When MGR died in 1987, the ADMK split into two factions. One faction sided with MGR’s wife Janaki Ramachandran, while the other aligned with Jayalalithaa, who established the AIADMK.

There was a power struggle between Jayalalithaa and Janaki. The party was scattered.
Even though Janaki was selected as the Chief Minister in 1988, the government was dismissed by the then Prime Minister Rajiv Gandhi and President’s rule was imposed.
Jayalalithaa then contested the general election in 1989 as MGR’s heir and entered the assembly as the leader of the opposition. Eventually the ADMK and the AIADMK factions joined together as one force after Jayalalithaa took the reins.

The growth of both Jayalalithaa and Sasikala are similar. Both of them were nobodies when they entered politics and climbed the ladder using their acquaintances.

However, what is interesting to note here is that the relationship between the two ladies were not smooth all the time.

Sasikala removed from AIADMK
In 2011 Jayalalithaa removed the membership of 13 people. Sasikala and her husband were among them.  Jayalalithaa accused Sasikala of working against her. Though Sasikala was reinstated in the party a few months later after a written apology, Jayalalithaa’s death sparked fresh speculations on the relationship between the two.
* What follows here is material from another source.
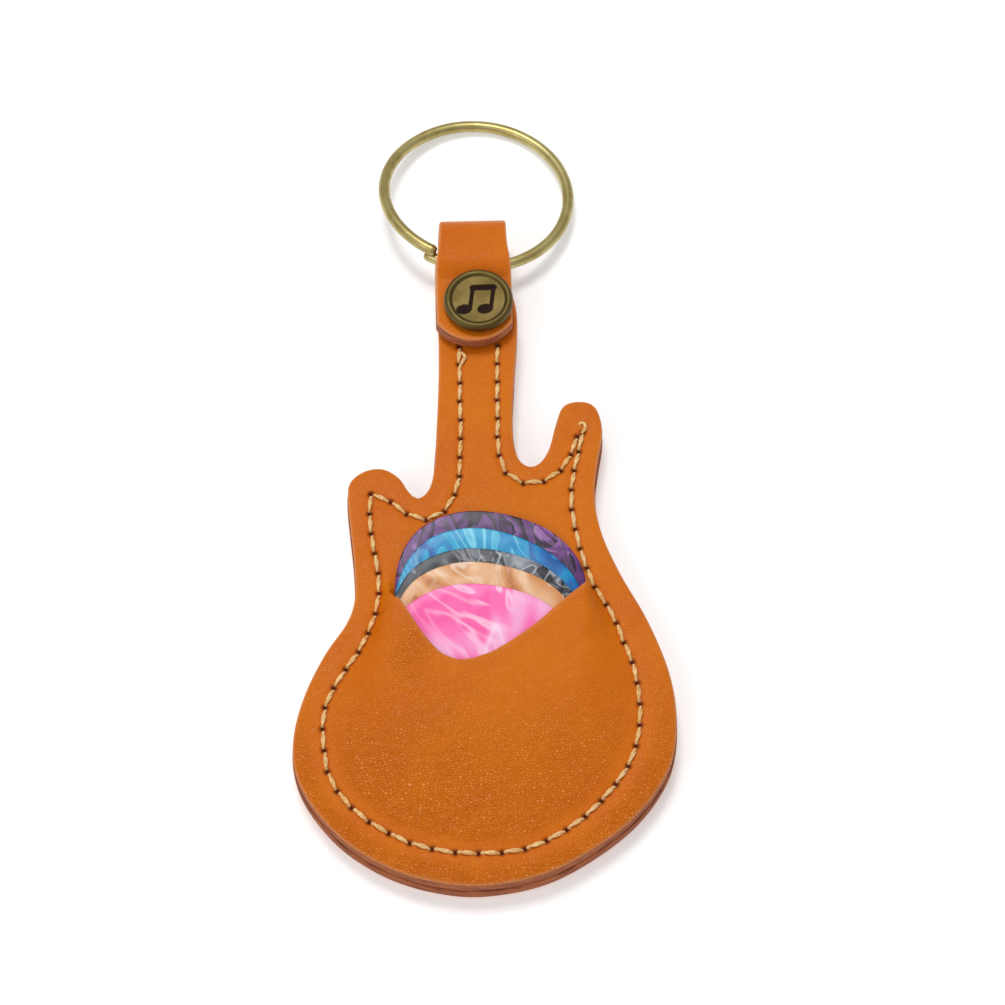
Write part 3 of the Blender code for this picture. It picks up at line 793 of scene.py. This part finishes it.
def front_leather():
    """The front leather: raised over the picks, slit along the mouth and sunk above it."""
    loop = smooth(BODY_EDGE + NECK_TOP, closed=True, step=0.7)
    upper = mouth[1:-1] + np.array([0, MOUTH_SLIT])
    hole = np.vstack([mouth, upper[::-1]])
    loops = [loop, *(offset(loop, -d) for d in (0.08, 0.22, ROUND)), hole]
    lips = [mouth[1:-1] - np.array([0, shift]) for shift in (0.12, 0.3)]
    flat, triangles, rim = plate(loops, lips, 0.62, hole_points(), hole)
    edge = distance_to([ring_of(loop)])(flat)
    near_seam = seam_distance(flat)
    hole_near = near_hole(flat)
    lip_near = mouth_distance(flat)
    side = mouth_side(flat)
    past = beyond_mouth(flat)

    # The flap is 1 below the mouth and 0 above it, and fades from one to the other past its ends
    flap = ease(0.5 - side / np.maximum(2 * past * FLAP_BLEND, 0.02))
    on_slit = np.abs(side) < 0.004
    flap = np.where(on_slit & (past < 0.02), 1, flap)
    upper_rim = np.zeros(len(flat), bool)
    for p in upper:
        upper_rim |= np.linalg.norm(flat - p, axis=1) < 1e-3
    flap = np.where(upper_rim, 0, flap)

    inner = inside(ring_of(seams[1]), flat)
    away = np.min([beside(shape, flat) for shape in footprints], axis=0)
    crown = pick_top(len(PICKS) - 1)(flat[:, 1]) + FLAP_OVER_PICKS
    lifted = np.log1p(np.exp((crown - FRONT_TOP - 0.15) / 0.5)) * 0.5
    room = np.maximum(near_seam - 0.4, 0.001)
    rise = lifted * ease(room / (room + away * 0.9)) * inner * flap
    under_picks = np.minimum(pick_plane(0)(flat[:, 1]) - UNDER_PICKS, FRONT_TOP)
    sink = (FRONT_TOP - under_picks) * ease(1 - away) * (1 - flap)
    top = FRONT_TOP + rise - sink
    top -= SEAM_PRESS * ease(1 - near_seam)
    top -= HOLE_DEPTH * ease(1 - hole_near / 0.45)
    top -= ROUND * (1 - bulge(edge / ROUND))
    top -= MOUTH_ROUND * (1 - bulge(lip_near / 0.25)) * (flap > 0.5) * (past < 0.02)

    bottom = np.full(len(flat), FRONT_BOTTOM)
    in_pocket = inner & (flap > 0.5) & (near_seam > 0.8)
    roof = np.minimum(cover_height(flat), top - 0.5)
    bottom = np.where(in_pocket, np.maximum(bottom, roof), bottom)
    bottom = np.minimum(bottom, top - THINNEST)
    bottom = np.where(edge < 0.5, FRONT_BOTTOM, bottom)
    points, faces, slots = thick(flat, triangles, rim, top, bottom, 2)
    made = piece("leather_front", points, faces, [grain, cut_edge, flesh], slots)

    # Where the stitch holes get painted shade, where the grain is worn along the edges and the
    # mouth's lip, and where it is wrinkled, which also gets painted glints on the pebbles
    dark = ease(1 - (hole_near - 0.3) / 0.26)
    wear_and_highlight = ease(1 - edge / 0.45) * 0.6 + ease(1 - lip_near / 0.35) * 0.5 * (flap > 0.5)
    lower = ease((34 - flat[:, 1]) / 24) * ease((near_seam - 0.8) / 2)
    corner = ease(1 - np.hypot((flat[:, 0] + 9.5) / 5, (flat[:, 1] - 32) / 7)) * inner
    wrinkle = np.clip(lower * 0.8 + corner * 0.6, 0, 1)
    for key, values in (("dark", dark), ("wear_and_highlight", wear_and_highlight), ("wrinkle", wrinkle)):
        paint(made, key, np.r_[values, np.zeros(len(points) - len(values))])
    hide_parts("front_panel")
    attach(made, "holder")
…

Several politicians, including the founder member of AIADMK, PH Pandian, expressed his doubts concerning the death of the former Chief Minister.

Panneerselvam’s revelation is all the more important considering the mystery surrounding Jayalalithaa’s death and Sasikala’s relationship with the former Chief Minister.

No political heir
The blunder that Jayalalithaa made was that she did not cultivate a successor for the party. Panneerselvam cannot be considered as a successor. He is a substitute. He was considered a mouthpiece of Jayalalithaa.
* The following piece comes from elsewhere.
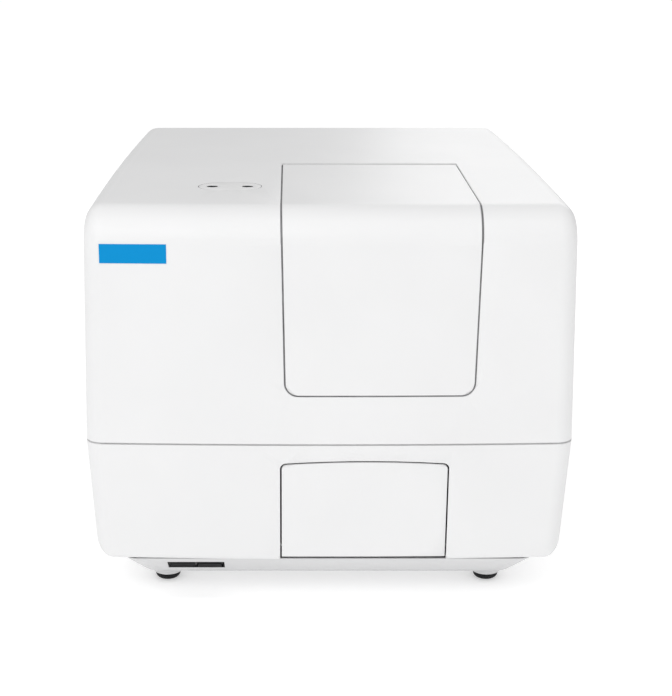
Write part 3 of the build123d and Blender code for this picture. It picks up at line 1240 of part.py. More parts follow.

Jayalalithaa was a one-woman show and did not trust many people and made sure she was in full control. Being a woman politician was not an easy job. At one point, she was humiliated, abused and thrown out of the Assembly.

She then returned to the Tamil Nadu State Assembly as the Chief Minister. Her attitude not to trust anyone could be a result of the humiliation she had faced.

But in that process she had failed to identify a proper leadership for the party in her absence. Today we see the results.